I am expected to input assessment data into spreadsheets and copy it into other programs click by click, working out manually whether a percentage equates to a 'P6c' or a 'P6b'. (Data which might have been massaged by successive teachers pressured into 'generous' assessment.) I assess work that has already been assessed by completing lavish 'Next Step' stickers to satisfy Ofsted (this is in a special educational needs school where students cannot read).

I complete incident reports, carry out teaching assistant appraisals, produce three types of reports when one would do, file students' work, produce reports on attendance, and monitor a subject area to ensure others' planning and teaching is high quality. Some of these tasks are necessary, while some represent repetitive, inefficient paper chasing for the eyes of inspectors. Anyway, the point is I can't do all of them.

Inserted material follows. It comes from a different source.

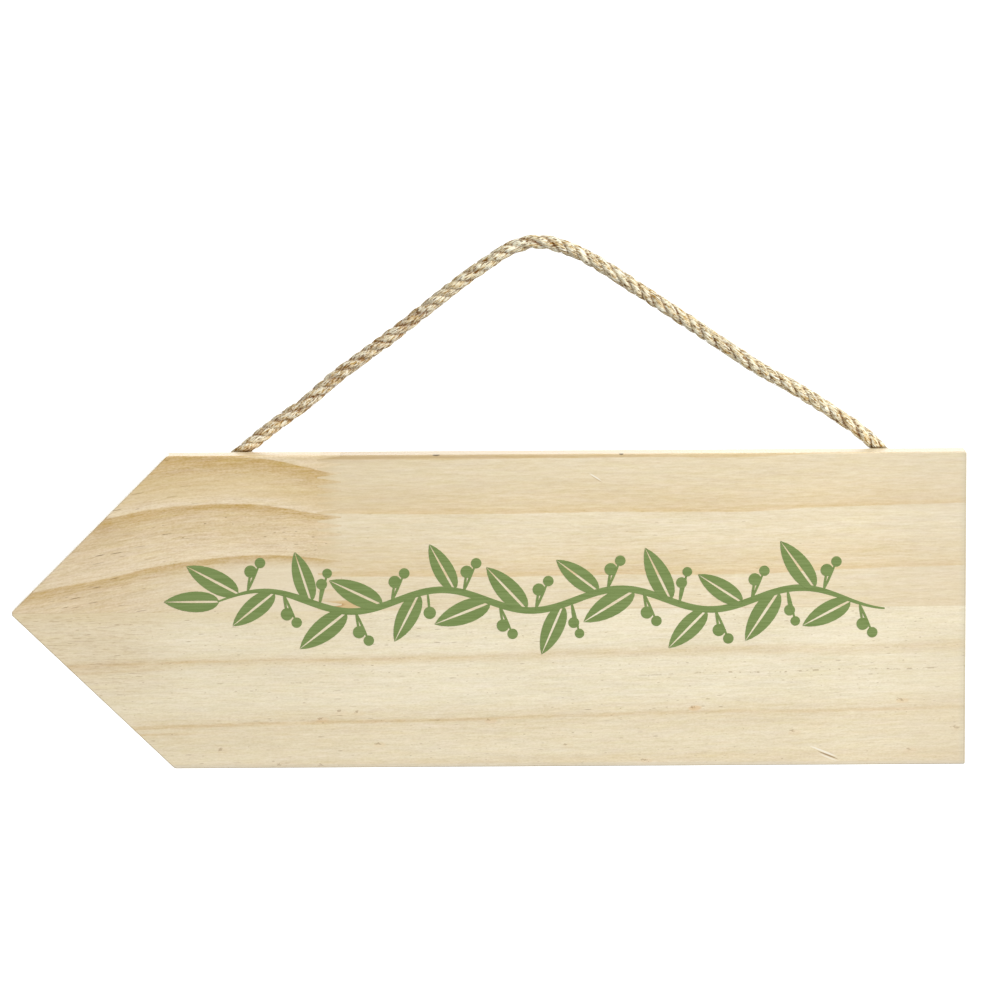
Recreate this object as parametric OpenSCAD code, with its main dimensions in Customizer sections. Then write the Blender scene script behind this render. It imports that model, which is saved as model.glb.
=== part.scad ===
// Hanging arrow sign. The board is glued up from three pieces of pine: a lower strip,
// and an upper strip that a finger-jointed block lengthens to the point. A rope is
// stapled to its back and carries it. Millimetres, +Z up, and the front faces -Y.
// The origin is where the rope bears on its hook, under the top of its loop.

/* [Board] */
// Length of the board from its point, before it is blunted, to its square end
board_l = 400; // [320:1:600]
// Height of the board
board_h = 132.5; // [110:0.5:200]
// Thickness of the board
board_t = 12; // [10:0.5:30]
// Length that the upper slant of the point takes off the top edge
upper_slant = 66.5; // [40:0.5:90]
// Length that the lower slant takes off the bottom edge
lower_slant = 68; // [40:0.5:90]
// Length that blunting takes off both sides of the point
point_cut = 1.1; // [0.5:0.1:4]
// Length that it takes off both sides of every other corner
corner_cut = 0.5; // [0.3:0.1:3]
// Width of the rounding that sanding leaves along the rim of both faces
rim_w = 0.5; // [0.2:0.1:1]
// Drop from the rope's bearing point to the top edge of the board
hang_drop = 84.5; // [82:0.5:88]
// Distance from the rope's bearing point to the point of the board
point_reach = 221; // [205:1:225]

/* [Glue line] */
// Depth of the long glue line below the top edge, at the point
seam_drop_point = 66.2; // [50:0.1:80]
// Depth of the long glue line below the top edge, at the square end
seam_drop_end = 65; // [50:0.1:80]

/* [Finger joint] */
// Distance from the point of the board to the roots of the block's fingers
block_l = 129; // [110:1:200]
// Length of a finger
finger_l = 10; // [6:0.5:20]
// Spacing of the fingers
finger_pitch = 3.7; // [3:0.1:8]
// Width of a finger's flat tip
finger_tip = 0.6; // [0.4:0.1:1]
// Depth of the block's first fingertip below the top edge
finger_start = 0.1; // [0:0.1:3]
// Room for glue between a fingertip and the bottom of its slot
tip_gap = 0.2; // [0.05:0.05:0.5]

/* [Rope] */
// Diameter of the rope
rope_d = 6; // [5:0.5:8]
// Clearance between the rope and the back of the board
rope_gap = 0.2; // [0.1:0.1:1]

/* [Staples] */
// Breadth of the staple's flat wire
wire_w = 1.25; // [0.8:0.05:2]
// Thickness of the staple's flat wire
wire_t = 0.7; // [0.5:0.05:0.9]
// Radius outside the bends of a staple
bend_r = 1.1; // [1:0.1:1.5]
// Room on each side between the rope and a staple's leg
leg_gap = 1.6; // [0.5:0.1:3]
// Clearance between the rope and the crown that holds it
crown_gap = 0.2; // [0.1:0.1:1]
// Depth of the legs in the wood
bite = 7; // [4:0.5:9]
// Clearance between a leg and its slit in the wood
slit_gap = 0.05; // [0.02:0.01:0.2]
// Distance from the rope's end to the nearer staple
end_margin = 8; // [5:0.5:10]
// Spacing of the two staples at a rope end
staple_pitch = 13; // [10:0.5:14]

/* [Hidden] */
rope_sides = 12;
arc_steps = 48;

// Radius of the rim's curve, and reach of the shape that cuts it, each as a multiple of rim_w
rim_curve = 1.2;
rim_reach = 1.1;

// Edges and faces of the board
left = -point_reach;
right = left + board_l;
top = -hang_drop;
bottom = top - board_h;
back = -rope_d / 2 - rope_gap;

// Ends of the glue line, and the overshoot of the shapes that part the board along it
seam_ends = [[left, top - seam_drop_point], [right, top - seam_drop_end]];
over = 5;

// The board's five corners before blunting, seen from the front, clockwise from its point
sharp = [
    seam_ends[0], [left + upper_slant, top], [right, top],
    [right, bottom], [left + lower_slant, bottom]
];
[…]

The current teaching culture – at least where I've worked – is that it's normal to work evenings and weekends, despite starting at 7.30am. Not the easing-yourself-into-work-over-your-emails sort of 7.30am start – it's the "If I haven't got resources ready for six different lessons by 8.45am, I'm going to have a terrible day and possibly get in trouble for having a terrible day" sort.

This is compounded by utter frustration that the reason I'm scrabbling around frantically when it's still dark outside, and exhausted and stressed during lessons, is that I was prevented from doing the basics of my job by the aforementioned administrative burden.

The workload is un-audited. New duties are not assessed for the effect they will have on existing workload. There is an implicit (and offensive, frankly) assumption that I am not already working to capacity – that when a new format for reports is introduced which will require an extra 15 hours of work over a two-week period, that I have 15 more hours spare. I have discussed the impact this has on teaching with my managers and been told simply that it is not allowed to have an impact; teaching standards are non-negotiable regardless of workload. It was explained to me that, "You can't assume I know what your workload is like" by a senior teacher.

I work 50 to 60 hours a week, yet am judged three times per year in classroom observations which make or break me regardless of the everyday success of my work. Teachers are so petrified of the consequences of having a bad observation that it is common practice to repeat a successful lesson from the previous week. I cannot reconcile myself with letting my students down like this in order to temporarily preserve my career for another three months. As for protection, the culture of fear is endemic: as a newly qualified teacher, it was suggested to me that if I joined a union someone could find a reason to put me on capability procedure.

The fear seems to permeate from above: I've had three head teachers and the thing they've had in common is an inability to change things, as their hands are tied by the same external demands for accountability and good data.

Some didn't hesitate to email late at night or at weekends to say that pencils should not be less than 8cm long. Others made it clear that they didn't want teachers taking work home or coming in at the weekend, but could do nothing to reduce a workload which made doing that a prerequisite of the job. During Ofsted inspections, I have fainted at my desk having worked 42 hours in two and a half days, slept on a colleague's sofa and worn his underwear for two days.

There is a suspicious sense that young teachers are taken advantage of: we are grateful to have a job, and less likely to know or assert our rights. We have fewer family commitments and are generally more physically robust. (I have been told by older teachers who have taught my class that they "couldn't" teach them for more than one day because it was too exhausting.)

Under the current Government and through my training route, Teach First, there has been an increased sense of prestige accompanying teaching as a graduate career, previously only associated with corporate grad schemes. Also seemingly borrowed from the corporate sector, however, is a perverse sense that 'resilience' and a work ethic are the most desirable qualities in new teachers, over empathy, flexible thought, and even being properly qualified, as if a job being punishing is what makes it worth doing.

I've done better than some and have managed three years. But I haven't finished reading more than five books in that time. The habit has been trampled out of me by paperwork and exhaustion. Is that someone you would want teaching your children?

I am a young, energetic person with a first-class degree from a top university. I have been graded an 'outstanding' teacher by colleagues; I like working hard. Really. My grievance has little to do with pay and pensions – for most young teachers, remaining in the profession until pensionable age is a ludicrous prospect, due to unsustainable workload. The only way to do a good job is to work breathless 12-plus-hour days every day, which I cannot keep up. I am not content, however, to work less and do a bad job for the children. I am angry that I am effectively being forced out of a career that I wanted to love.

But at least I wrote all that without mentioning Michael Gove.